No. They had less. They made time.

My Aunt Sally always worked when I was growing up. She didn't have a dishwasher or a microwave oven - but she always had time for me.

She was never too tired to make fudge or popcorn, to take a walk or play a game, to talk about anything I had in mind.

My Aunt Ruth and Uncle Dewitt included me in countless outings - his firm's annual family Christmas party, vacations at Indian Lake, visits to his delightful aunt and uncle. They took me out to lunches and dinners - sometimes to fancy restaurants, sometimes to unpretentious ones.

Late one December night, at a White Tower restaurant, Uncle Dewitt introduced me to my first hamburger with onions. I haven't had a hamburger since that tasted as good.

My Aunt Martha had three children and worked five days a week. But she found time, too.

She had no interest in horses. But I did - so, one hot Saturday afternoon in August, she took me to a stable where we rented riding horses. She never once complained about the heat or the horseflies.

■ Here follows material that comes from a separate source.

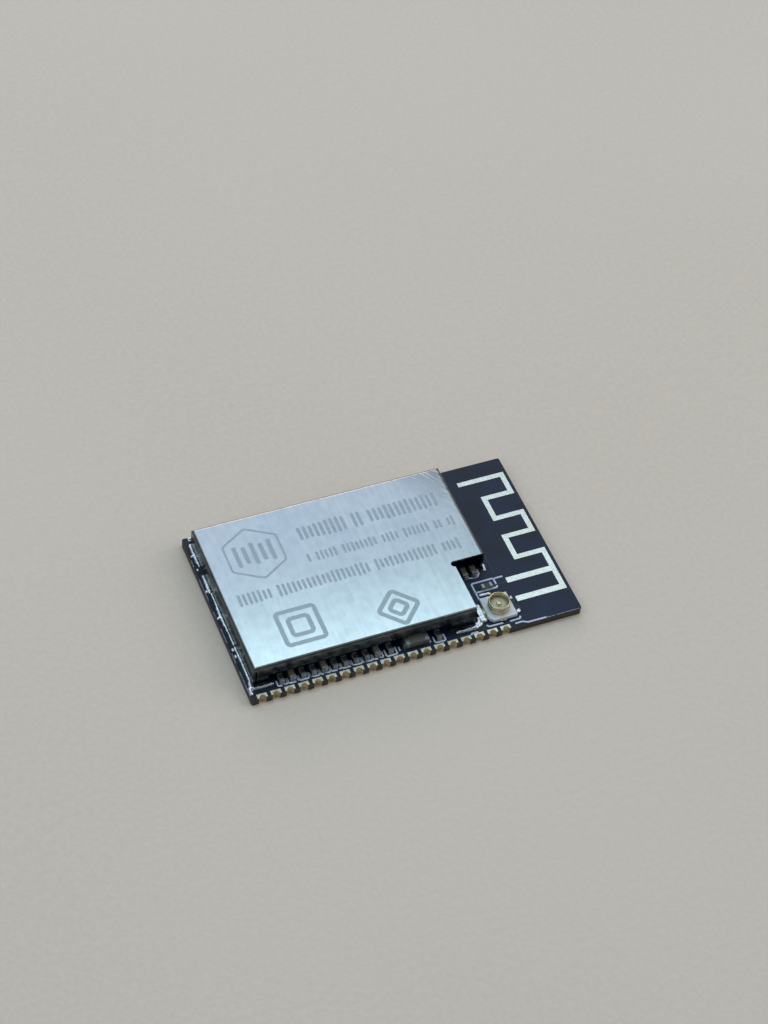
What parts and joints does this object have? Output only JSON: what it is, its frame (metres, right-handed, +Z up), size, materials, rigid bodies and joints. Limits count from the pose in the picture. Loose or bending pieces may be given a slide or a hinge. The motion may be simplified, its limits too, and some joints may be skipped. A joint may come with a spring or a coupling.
{
  "type": "castellated radio module",
  "caption": "Thin surface-mount radio board with plated half-hole edges, printed meander antenna, folded metal shield can with a notch, and a small coaxial antenna jack.",
  "frame": {"origin": "under the middle of the board, on the plane of its underside pads", "axes": "+X along the long edge towards the printed antenna, +Y across the board away from the edge with the chip row, +Z up out of the can lid"},
  "size_m": [0.0312, 0.0186, 0.003],
  "materials": {
    "bare_copper_finish": "pale plated copper, satin",
    "capacitor_body": "fired capacitor ceramic, satin",
    "crystal_ceramic": "dark alumina, matt",
    "crystal_lid": "seam-welded metal lid, satin",
    "ferrite_body": "grey ferrite, satin",
    "glass_epoxy": "cut glass-epoxy laminate, satin",
    "gold_contact": "hard gold over spring bronze, bright",
    "gold_plate": "immersion gold over nickel, satin",
    "package_mould": "filled epoxy mould compound, matt",
    "resistor_body": "dark glazed resistor face",
    "solder": "reflowed solder, bright",
    "solder_mask": "blue-black solder mask, semi-gloss",
    "tin_end": "matt tin plate",
    "tinned_land": "solder-coated copper land",
    "tinned_steel": "tin-plated sheet, rolled, lightly worn",
    "white_insulator": "moulded liquid-crystal polymer, matt"
  },
  "bodies": {
    "root": {"antenna_trace": "bare_copper_finish", "audio_codec": "package_mould", "audio_codec_joints": "solder", "audio_crystal_base": "crystal_ceramic", "audio_crystal_lid": "crystal_lid", "board_laminate": "glass_epoxy", "coax_centre_contact": "gold_contact", "coax_insulator": "white_insulator", "coax_lands": "tinned_land", "coax_outer_contact": "gold_contact", "coax_solder": "solder", "decoupling_capacitor_caps": "tin_end", "decoupling_capacitors": "capacitor_body", "far_edge_terminals": "gold_plate", "feed_resistor": "resistor_body", "feed_resistor_caps": "tin_end", "filter_capacitor_caps": "tin_end", "filter_capacitors": "capacitor_body", "flash_memory": "package_mould", "flash_memory_legs": "tin_end", "inner_part_lands": "tinned_land", "near_edge_terminals": "gold_plate", "notch_capacitor_caps": "tin_end", "notch_capacitor_left": "capacitor_body", "notch_capacitor_right": "capacitor_body", "outer_chip_lands": "tinned_land", "power_inductor": "ferrite_body", "power_inductor_caps": "tin_end", "pull_up_resistor_caps": "tin_end", "pull_up_resistors": "resistor_body", "radio_chip": "package_mould", "radio_chip_joints": "solder", "radio_crystal_base": "crystal_ceramic", "radio_crystal_lid": "crystal_lid", "row_capacitor_02": "capacitor_body", "row_capacitor_05": "capacitor_body", "row_capacitor_10": "capacitor_body", "row_capacitor_caps": "tin_end", "row_choke": "ferrite_body", "row_choke_caps": "tin_end", "row_resistor_01": "resistor_body", "row_resistor_03": "resistor_body", "row_resistor_04": "resistor_body", "row_resistor_06": "resistor_body", "row_resistor_07": "resistor_body", "row_resistor_08": "resistor_body", "row_resistor_09": "resistor_body", "row_resistor_11": "resistor_body", "row_resistor_12": "resistor_body", "row_resistor_caps": "tin_end", "shield_can": "tinned_steel", "shield_lands": "tinned_land", "shield_solder": "solder", "solder_mask_bottom": "solder_mask", "solder_mask_top": "solder_mask", "underside_ground_pad": "gold_plate", "underside_test_pads": "gold_plate", "work_memory": "package_mould", "work_memory_legs": "tin_end"}
  },
  "joints": []
}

My Uncle Gaile loved baseball - yet every summer he passed up Cincinnati Reds games to drive me out to Lakeside Park for a day of merry-go-rounds, ferris wheels, and cotton candy.

I looked forward to nieces and nephews of my own - until one summer day when I was seven.

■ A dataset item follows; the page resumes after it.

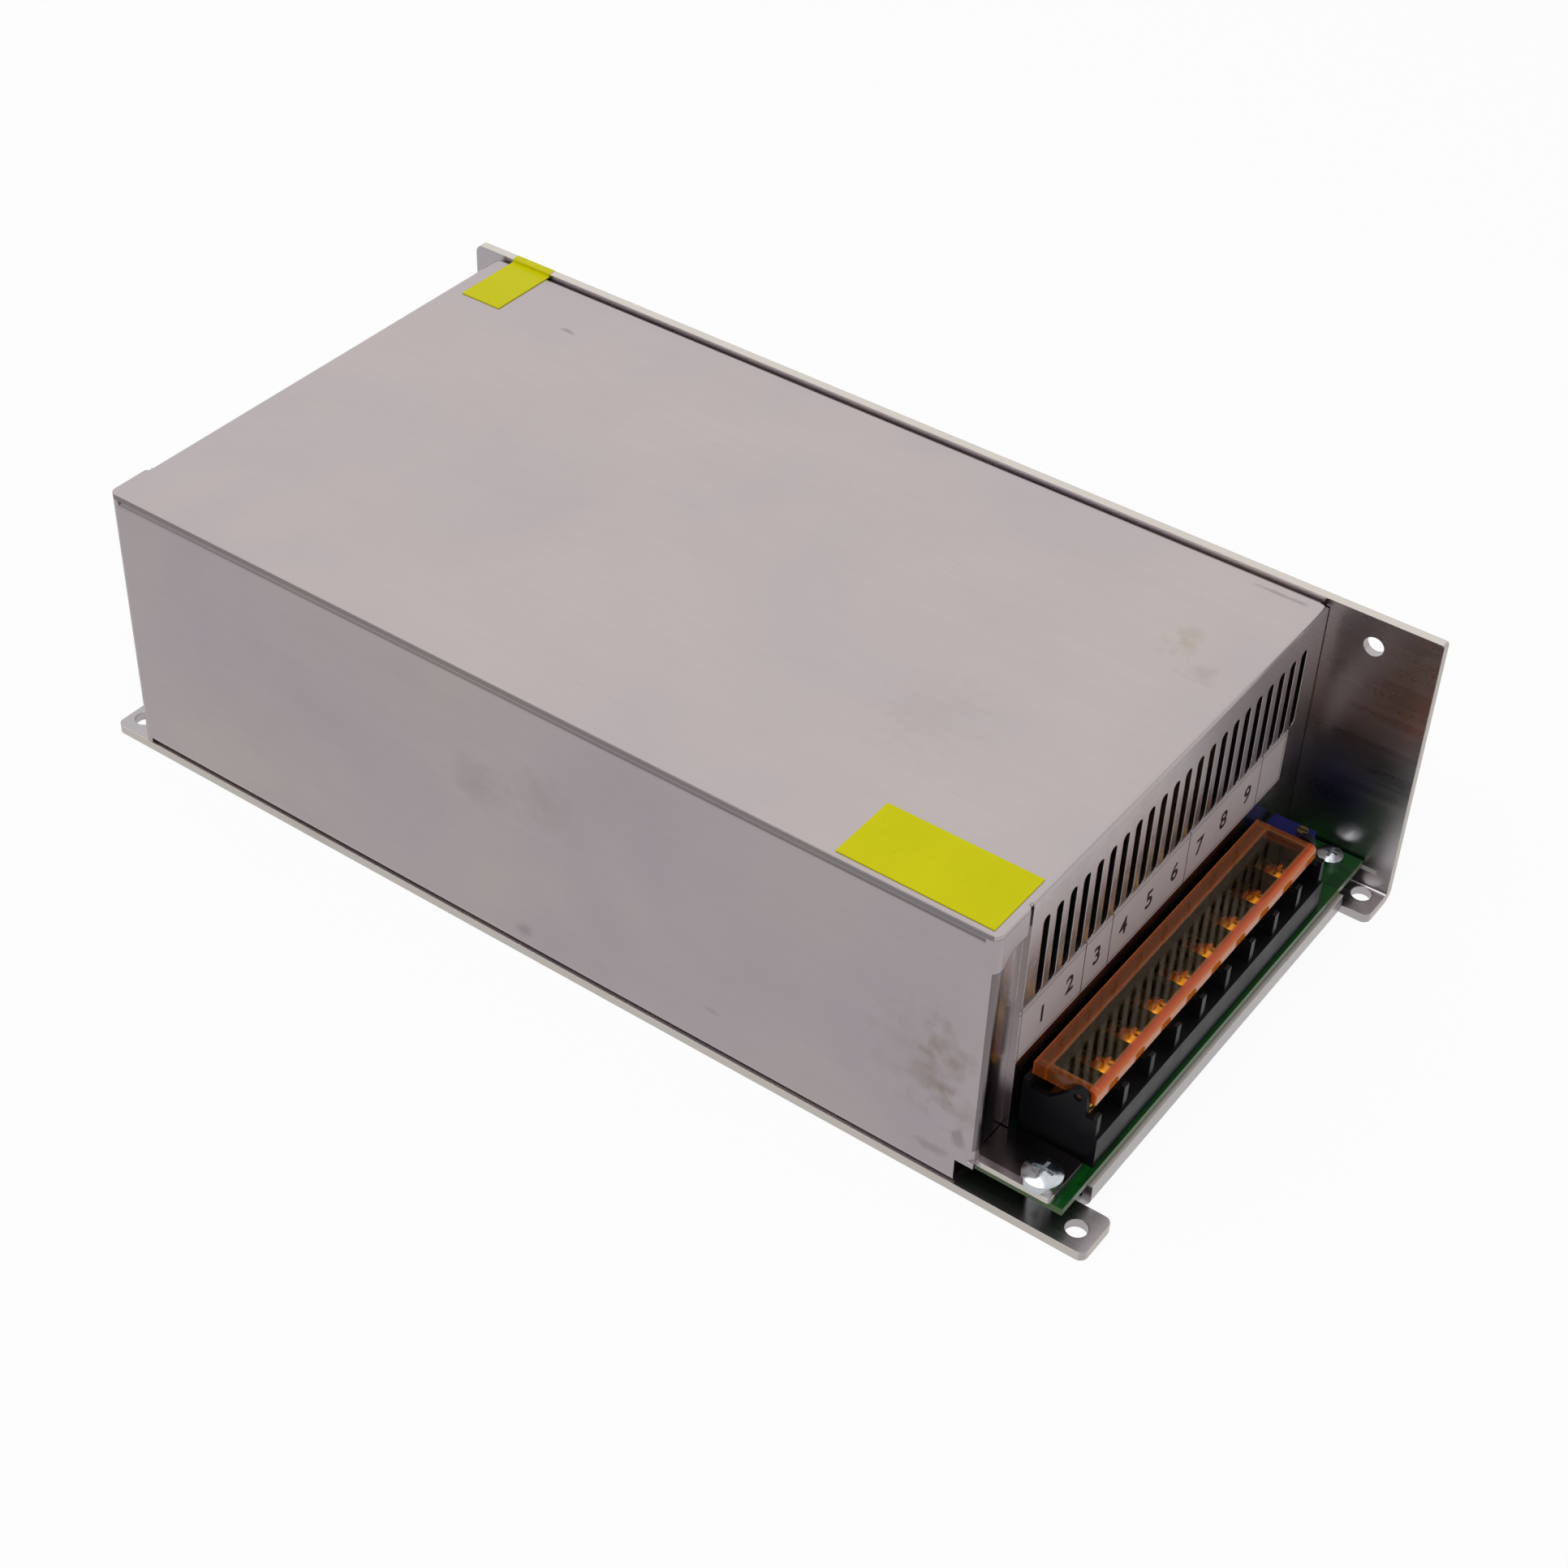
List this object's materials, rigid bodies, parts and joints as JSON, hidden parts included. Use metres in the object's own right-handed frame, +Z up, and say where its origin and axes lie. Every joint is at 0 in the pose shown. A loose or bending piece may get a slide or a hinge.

I was dressing to go out to lunch with Aunt Sally and Aunt Ruth at Rike's Tearoom, and I commented, ''When I'm an aunt, I'll always take my nieces out for lunch.''

An older cousin, in a disagreeable mood, said, ''You will never, ever be ANYONE's aunt, because you're an only child.''

She was right, of course. I'm not anyone's aunt - but if I were, there would be fudge and fun, lunches in tearooms, hamburgers on cold December nights. There would be long walks and long talks and, when distance intervened, letters and post cards and books in the mail.

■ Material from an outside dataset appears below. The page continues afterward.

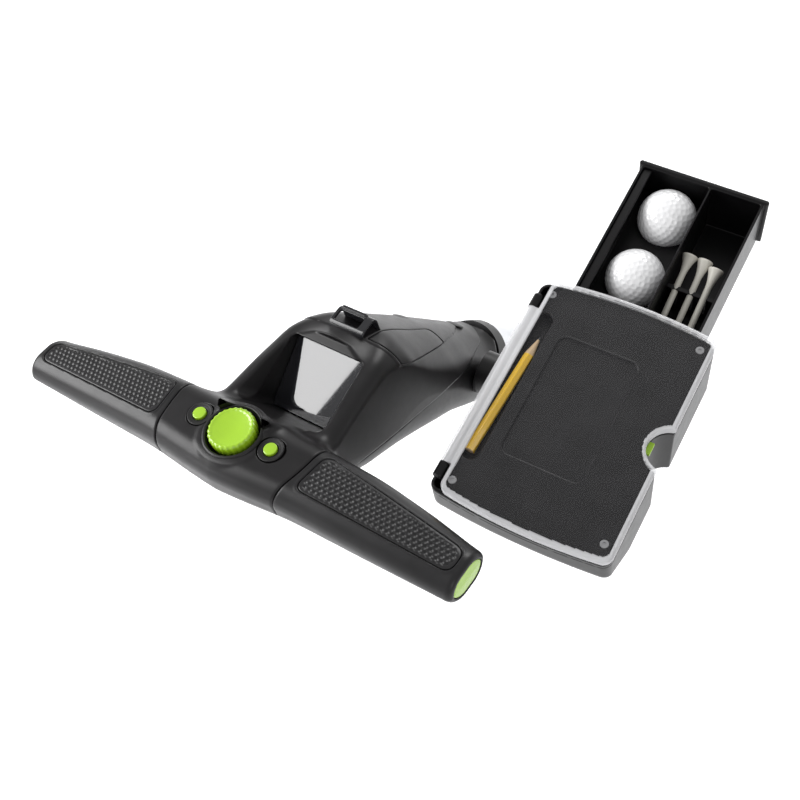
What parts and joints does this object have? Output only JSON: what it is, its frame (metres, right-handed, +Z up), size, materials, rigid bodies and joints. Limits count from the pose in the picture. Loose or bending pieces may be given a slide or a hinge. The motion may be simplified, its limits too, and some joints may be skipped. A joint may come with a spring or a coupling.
{
  "type": "electric golf trolley handle",
  "caption": "T-handle control head of an electric golf trolley with a green speed knob, display, silver shaft and a side box with a clear lid, drawer, balls, tees and pencil.",
  "frame": {"origin": "centre of the shaft tube's open lower end", "axes": "+Z up and square to the knob's deck, +X to the user's right along the handlebar, +Y forwards, away from the user"},
  "size_m": [0.3891, 0.3997, 0.3478],
  "materials": {
    "housing_black": "satin",
    "grip_rubber": "soft touch",
    "inlay_rubber": "textured",
    "pad_black": "matte",
    "green_plastic": "gloss",
    "display_glass": "polished",
    "display_dark": "gloss",
    "circuit_board": "matte",
    "gloss_black": "gloss",
    "shaft_silver": "satin",
    "steel": "satin",
    "box_black": "satin",
    "tray_black": "satin",
    "clear_plastic": "polished",
    "pencil_paint": "painted",
    "ball_white": "gloss",
    "tee_white": "satin"
  },
  "bodies": {
    "head": {"accessory_clip": "gloss_black", "arm_boss": "housing_black", "arm_end_plug": "housing_black", "bar_underside": "housing_black", "display_board": "circuit_board", "display_glass": "display_glass", "display_mask": "display_dark", "display_well": "housing_black", "housing_screws": "steel", "knob_surround": "housing_black", "lcd_panel": "display_dark", "left_button_pad": "pad_black", "left_end_cap": "green_plastic", "left_grip": "grip_rubber", "left_grip_core": "steel", "left_grip_panel": "inlay_rubber", "left_switch": "circuit_board", "lower_housing": "housing_black", "port_surround": "housing_black", "right_button_pad": "pad_black", "right_end_cap": "green_plastic", "right_grip": "grip_rubber", "right_grip_core": "steel", "right_grip_panel": "inlay_rubber", "right_switch": "circuit_board", "screw_caps": "housing_black", "shaft_collar": "housing_black", "shaft_socket": "steel", "shaft_tube": "shaft_silver", "side_arm": "housing_black", "speed_encoder": "circuit_board", "upper_housing": "housing_black"},
    "speed_knob": {"speed_knob": "green_plastic", "knob_shaft": "steel"},
    "left_button": {"left_button": "green_plastic"},
    "right_button": {"right_button": "green_plastic"},
    "port_flap": {"port_flap": "housing_black"},
    "carrier": {"clamp_saddle": "housing_black", "clamp_strap": "housing_black", "clamp_bolts": "steel", "pivot_clip": "steel"},
    "storage_box": {"box_base": "box_black", "scorecard_tray": "tray_black", "tray_screws": "steel", "hinge_pin": "steel", "swivel_plate": "housing_black", "plate_screws": "steel", "pencil": "pencil_paint"},
    "lid": {"box_lid": "clear_plastic"},
    "latch": {"lid_latch": "green_plastic"},
    "drawer": {"drawer": "box_black", "ball_rack": "box_black", "tee_rest": "box_black", "golf_balls": "ball_white", "golf_tees": "tee_white"}
  },
  "joints": [
    {"name": "knob_spin", "type": "hinge", "parent": "head", "child": "speed_knob", "pos_m": [0, -0.35242, 0.32732], "axis": [0, 0, 1], "continuous": true},
    {"name": "left_button_press", "type": "slide", "parent": "head", "child": "left_button", "axis": [0, 0, -1], "range_m": [0, 0.0012], "stiffness_N_per_m": 400},
    {"name": "right_button_press", "type": "slide", "parent": "head", "child": "right_button", "axis": [0, 0, -1], "range_m": [0, 0.0012], "stiffness_N_per_m": 400},
    {"name": "port_flap_hinge", "type": "hinge", "parent": "head", "child": "port_flap", "pos_m": [0.027, -0.24222, 0.29772], "axis": [1, 0, 0], "range_deg": [0, 75]},
    {"name": "box_tilt", "type": "hinge", "parent": "head", "child": "carrier", "pos_m": [0.12682, -0.15166, 0.15778], "axis": [0.9886, 0.0835, -0.125], "range_deg": [-20, 35]},
    {"name": "box_swivel", "type": "hinge", "parent": "carrier", "child": "storage_box", "pos_m": [0.13236, -0.15434, 0.19983], "axis": [0.1304, -0.0631, 0.9895], "range_deg": [-15, 25]},
    {"name": "lid_hinge", "type": "hinge", "parent": "storage_box", "child": "lid", "pos_m": [0.08849, -0.21537, 0.26004], "axis": [0.0748, -0.9945, -0.0732], "range_deg": [0, 115]},
    {"name": "lid_release", "type": "slide", "parent": "storage_box", "child": "latch", "axis": [-0.9886, -0.0835, 0.125], "range_m": [0, 0.002], "stiffness_N_per_m": 300},
    {"name": "drawer_slide", "type": "slide", "parent": "storage_box", "child": "drawer", "axis": [-0.0748, 0.9945, 0.0732], "range_m": [-0.117, 0]}
  ]
}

I would like to do it all - because it meant so much to me.

What aunt - which uncle - is really too busy to dash off a note to a nephew or niece?

We wait a lot in our society. I think if we kept pen and paper with us at all times - to use while we wait - for a haircut, a plane, an appointment, a friend - we could keep in touch with everyone we really care about.

Uncles could write letters during commercials on Monday night football. Aunts could write under the dryer at the beauty shop.

Being an aunt or uncle is an opportunity to play a special part in a child's life - to make a difference. My aunts and uncles made a world of difference in mine.

Uncle Toby has a good idea. He knows there is a need for his letters. He is trying to fill it.

He has competition. Someone called Cousin Ebert advertised in the New Yorker recently. And, last month, in Sunset Magazine, Aunt Elizabeth advertised letters to children.

Can Rent-A-Grandma be far behind?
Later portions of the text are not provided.